Chen Xu, China’s ambassador, hailed diplomatic talks between Russia and Ukraine but said his country opposed efforts to “politicize” human rights. He said China would vote against the resolution.
BERLIN — German officials have denied that a superyacht allegedly owned by Russian billionaire Alisher Usmanov has been seized in the port city of Hamburg.
Business magazine Forbes reported Thursday that German authorities had impounded the “Dilbar,” citing unnamed sources.
But a spokesperson for Hamburg state’s economy ministry said no such decision had yet been taken because it was unclear who the luxury yacht belonged to.
Susanne Meinecke told The Associated Press that the ship is registered to a holding company in Malta.
Still, the yacht is currently being serviced at a Hamburg shipyard and could not be moved even if the owner wanted it to, a German official said, speaking on condition of anonymity.
Germany’s Economy Ministry said it was in the process of “swiftly and effectively implementing the Russia sanctions” but declined to say publicly which assets had been seized, if any.
Associated Press Writer Frank Jordans in Berlin contributed to this report.
RUKLA, Lithuania — Germany’s president has praised Russians who are speaking out against their country’s attack on Ukraine, saying they deserve respect and support.
Frank-Walter Steinmeier, whose position is largely ceremonial, said Thursday that “many Russians in science, business and culture know what the Russian army is doing in Ukraine and condemn the war.”
“They are demanding an end to fighting and peace,” Steinmeier said. “We admire their bravery, they too deserve our respect and our support.”

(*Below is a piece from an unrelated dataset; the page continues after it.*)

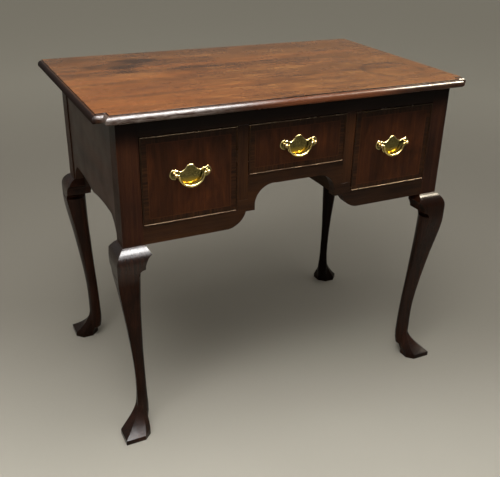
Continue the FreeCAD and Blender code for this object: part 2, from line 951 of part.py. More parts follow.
def make_cockbead(name, x0, x1, z0, z1):
    """The half-round bead let into the edge of the drawer front."""
    label = f"{name}_cockbead"
    body = doc.addObject("PartDesign::Body", label)
    thick = S.bead_thickness
    outer = rectangle(x0, z0, x1, z1)
    inner = rectangle(x0 + thick, z0 + thick, x1 - thick, z1 - thick)
    ring = pad(body, sketch_on(body, "XZ_Plane", outer, inner), S.bead_depth + S.bead_proud)
    doc.recompute()
    depth = -number(S.bead_depth + S.bead_proud)
    names = []
    for index, edge in enumerate(ring.Shape.Edges, start=1):
        if abs(edge.BoundBox.YMin - depth) < 1e-4 and abs(edge.BoundBox.YMax - depth) < 1e-4:
            names.append(f"Edge{index}")
    rounding = body.newObject("PartDesign::Fillet", label + "_rounding")
    rounding.Base = (ring, names)
    bind(rounding, "Radius", S.bead_thickness * BEAD_ROUND)
    place(body, y=front + S.bead_depth)
    return keep(label, body)


# ---------------------------------------------------------------- handles
def plate_outline():
    """Half of the bat-wing plate about its centre, from its lowest point to its peak.

    Each point is a share of the posts' distance across and of the wing, drop or peak up, and
    an arc's rise is in millimetres.
    """
    post = S.post_spacing / 2
    wing = S.wing_radius
    wing_centre = post + wing * 0.1
    return [
        (0, -S.plate_drop),
        (post * 0.52, -S.plate_drop * 0.80, -1.2),
        (post * 0.74, -wing * 0.95, -2.0),
        (post * 0.86, -wing * 0.72),
        (wing_centre, -wing, -1.6),
        (wing_centre, wing * 0.87, -wing * 0.8),
        (post * 0.90, wing * 0.62),
        (post * 0.74, wing * 0.62, -0.8),
        (post * 0.56, wing * 0.42, 0.9),
        (post * 0.24, S.plate_peak * 0.78, 1.2),
        (0, S.plate_peak, -0.9),
    ]


def post_profile(stem_end):
    """Half the section of a handle post about the bail's axis: a barrel head with its front
    bevelled, then a neck and a stem that ends at y = stem_end."""
    head = S.head_radius
    return [
        (0, -head),
        (head - S.head_bevel, -head),
        (head, S.head_bevel - head),
        (head, S.head_back),
        (S.neck_radius, S.head_back),
        (S.neck_radius, S.head_stand),
        (S.stem_radius, S.head_stand),
        (S.stem_radius, stem_end),
        (0, stem_end),
    ]


def make_handle(name, x, z):
    post = S.post_spacing / 2
    plate = shaped_board(
        f"{name}_plate_blank", "XZ_Plane", [mirrored(plate_outline())], S.plate_thickness,
        x=x, y=front, z=z)
    plate_face = front - S.plate_thickness
    head_y = plate_face - S.head_stand
    stem_back = front + S.front_thickness + S.nut_height + S.stem_tip
    holes, posts, nuts = [], [], []
    for label, sign in (("l", -1), ("r", 1)):
        at = x + post * sign
        turn = (Vector(1, 0, 0), 90)
        holes.append(cylinder(
            f"{name}_plate_hole_{label}", S.stem_radius + S.stem_clearance, 3 * S.plate_thickness,
            at, front + S.plate_thickness, z, turn=turn))
        blank = turned(f"{name}_post_blank_{label}", post_profile(stem_back - head_y), x=at, y=head_y, z=z)
        socket_start = at + S.head_radius - S.pin_socket if sign < 0 else at - S.head_radius - PAST
        socket = cylinder(
            f"{name}_socket_{label}", S.pin_radius + S.pin_clearance, S.pin_socket + PAST,
            socket_start, head_y, z, turn=(Vector(0, 1, 0), 90))
        posts.append(cut(f"{name}_post_{label}", blank, socket))
        nut = doc.addObject("Part::Prism", f"{name}_nut_blank_{label}")
        nut.Label = f"{name}_nut_blank_{label}"
        nut.Polygon = 6
        bind(nut, "Circumradius", S.nut_radius)
        bind(nut, "Height", S.nut_height)
        nut.Placement = FreeCAD.Placement(Vector(), FreeCAD.Rotation(Vector(1, 0, 0), 90))
        place(nut, at, front + S.front_thickness + S.nut_height, z)
        bore = cylinder(
            f"{name}_nut_bore_{label}", S.stem_radius, 3 * S.nut_height,
            at, front + S.front_thickness + 2 * S.nut_height, z, turn=turn)
        nuts.append(cut(f"{name}_nut_{label}", nut, bore))
    keep(f"{name}_plate", cut(f"{name}_plate", plate, *holes))
    keep(f"{name}_posts", group(f"{name}_posts", *posts))
    keep(f"{name}_nuts", group(f"{name}_nuts", *nuts))
    bail = keep(f"{name}_bail", solid(f"{name}_bail", bail_shape()))
    place(bail, x, head_y, z)


def ring(centre, along, radius):
    """A many-sided section across a bow that lies in the XZ plane."""
    side = Vector(0, 1, 0)
    up = along.cross(side)
    points = []
    for index in range(BAIL_SIDES):
        turn = 2 * math.pi * index / BAIL_SIDES
        points.append(centre + (side * math.cos(turn) + up * math.sin(turn)) * radius)
    return Part.makePolygon([*points, points[0]])


def bail_shape():
    """The swinging bail about its axis: two pins, two bends and a bow thickest at its middle."""
    half = number(S.bail_width) / 2
    drop = number(S.bail_drop)
    thin = number(S.bail_radius)
    thick = number(S.bail_middle_radius)
    pin = number(S.pin_radius)
    pin_end = number(S.post_spacing / 2 - S.head_radius + S.pin_socket - S.pin_end_gap)
    shoulder = PIN_ROOT * thin
    parts = []
    for sign in (-1, 1):
        parts.append(Part.makeCylinder(
            pin, pin_end - half + shoulder, Vector(sign * (half - shoulder), 0, 0), Vector(sign, 0, 0)))
    low = drop - thick
    right = [Vector(half * across, 0, -low * down) for across, down in BAIL_BENDS]
    left = [Vector(-point.x, 0, point.z) for point in right]
    path = Part.BSplineCurve()
    path.interpolate([
        Vector(-half, 0, 0), *left, Vector(0, 0, -low), *reversed(right), Vector(half, 0, 0)])
    rings = []
    for index in range(BAIL_RINGS):
        share = index / (BAIL_RINGS - 1)
        at = path.FirstParameter + (path.LastParameter - path.FirstParameter) * share
        radius = thin + (thick - thin) * math.sin(math.pi * share) ** BAIL_SWELL
        rings.append(ring(path.value(at), path.tangent(at)[0], radius))
    bow = Part.makeLoft(rings, True, True)
    return bow.fuse(parts).removeSplitter()


def make_drawers():
    side_handle = (side_blade + rail_floor) / 2 + S.side_handle_lift
    centre_handle = (centre_blade + rail_floor) / 2 + S.centre_handle_lift
    make_drawer("drawer_left", -post_inner, -divider_outer, side_blade, side_handle, SIDE_DRAWER_TAILS)
    make_drawer("drawer_centre", -centre_half, centre_half, centre_blade, centre_handle, CENTRE_DRAWER_TAILS)
    make_drawer("drawer_right", divider_outer, post_inner, side_blade, side_handle, SIDE_DRAWER_TAILS)


def check_and_write():
    """Stop at the first failed object, then write each piece to its file."""
    doc.recompute()
    for item in doc.Objects:
        if "Invalid" in item.State or "Error" in item.State:
            raise RuntimeError(f"{item.Label} failed: {item.State}")
    os.makedirs("parts", exist_ok=True)
    for label, item in pieces.items():
        shape = item.Shape
        if shape.isNull() or not shape.isValid() or not shape.Solids:
            raise RuntimeError(f"{label} has no valid solid")
        shape.exportStep(f"parts/{label}.step")
        print(f"{label}: {len(shape.Solids)} solid(s), {shape.Volume / 1000:.1f} cm3")
    print(len(pieces), "pieces written")


make_top()
make_apron()
make_front_frame()
make_case_sides()
make_drawer_guides()
make_glue_blocks()
make_legs()
make_drawers()
check_and_write()
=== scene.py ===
import math

import bmesh
import bpy
from mathutils import Matrix, Vector
from mathutils.geometry import tessellate_polygon


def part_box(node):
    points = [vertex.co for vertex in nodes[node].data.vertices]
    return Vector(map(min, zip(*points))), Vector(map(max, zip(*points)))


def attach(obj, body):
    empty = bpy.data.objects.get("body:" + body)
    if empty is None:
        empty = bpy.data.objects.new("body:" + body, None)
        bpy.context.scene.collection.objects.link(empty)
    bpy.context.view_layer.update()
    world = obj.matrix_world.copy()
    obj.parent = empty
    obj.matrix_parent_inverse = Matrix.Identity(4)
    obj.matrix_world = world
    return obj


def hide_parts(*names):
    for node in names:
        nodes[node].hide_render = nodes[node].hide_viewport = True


# The looks of a three-drawer mahogany lowboy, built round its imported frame.  Lengths are in metres
# unless a comment says mm: +X to the right, +Y to the back, +Z up, with the floor at z = 0.

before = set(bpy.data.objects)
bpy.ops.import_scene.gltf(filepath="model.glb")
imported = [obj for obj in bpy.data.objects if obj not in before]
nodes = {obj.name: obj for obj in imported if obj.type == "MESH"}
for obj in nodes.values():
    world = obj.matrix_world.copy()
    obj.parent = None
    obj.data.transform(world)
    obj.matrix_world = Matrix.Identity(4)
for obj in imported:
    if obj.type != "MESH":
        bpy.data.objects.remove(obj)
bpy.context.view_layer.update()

MM = 0.001
SIDES = ("left", "centre", "right")
TOP_LOW, TOP_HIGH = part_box("top_board")
# Heights of the case's lower edge and of the underside of its top.
CASE_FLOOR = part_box("apron")[0].z
CASE_TOP = TOP_LOW.z


def handle_height(side):
    """Height of the axis that a drawer's posts and bail share."""
    low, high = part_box(f"drawer_{side}_posts")
    return (low.z + high.z) / 2


# ---------------------------------------------------------------- camera
def make_camera():
    """The main view, from its lens, its place and the directions of its three axes."""
    data = bpy.data.cameras.new("camera")
    data.sensor_width = 36.0
    data.lens = 50.32
    data.shift_x = -0.0185
    data.shift_y = 0.0198
    data.clip_start = 0.05
    data.clip_end = 60.0
    camera = bpy.data.objects.new("camera", data)
    right = Vector((0.89654, -0.44229, 0.02419))
    up = Vector((0.17984, 0.41336, 0.89263))
    back = Vector((-0.40480, -0.79594, 0.45013))
    eye = Vector((-0.6627, -1.3650, 1.0337))
    turn = Matrix((right, up, back)).transposed()
    camera.matrix_world = Matrix.Translation(eye) @ turn.to_4x4()
    bpy.context.scene.collection.objects.link(camera)
    bpy.context.scene.camera = camera


# ---------------------------------------------------------------- materials
def tone(text):
    """A linear colour from a screen colour such as 8a5a33."""
    levels = []
    for index in (0, 2, 4):
        level = int(text[index:index + 2], 16) / 255
        levels.append(level / 12.92 if level <= 0.04045 else ((level + 0.055) / 1.055) ** 2.4)
    return (*levels, 1.0)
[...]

Speaking during a visit to German troops in Lithuania, Steinmeier said he expected the sanctions against Russia to prompt businesspeople in the country to consider “when this war can have any advantages for Russia in the long-term.”
Lithuania’s President Gitanas Nauseda said the war would have “painful consequences” for Russia” and called for European Union members to support Ukraine joining the bloc.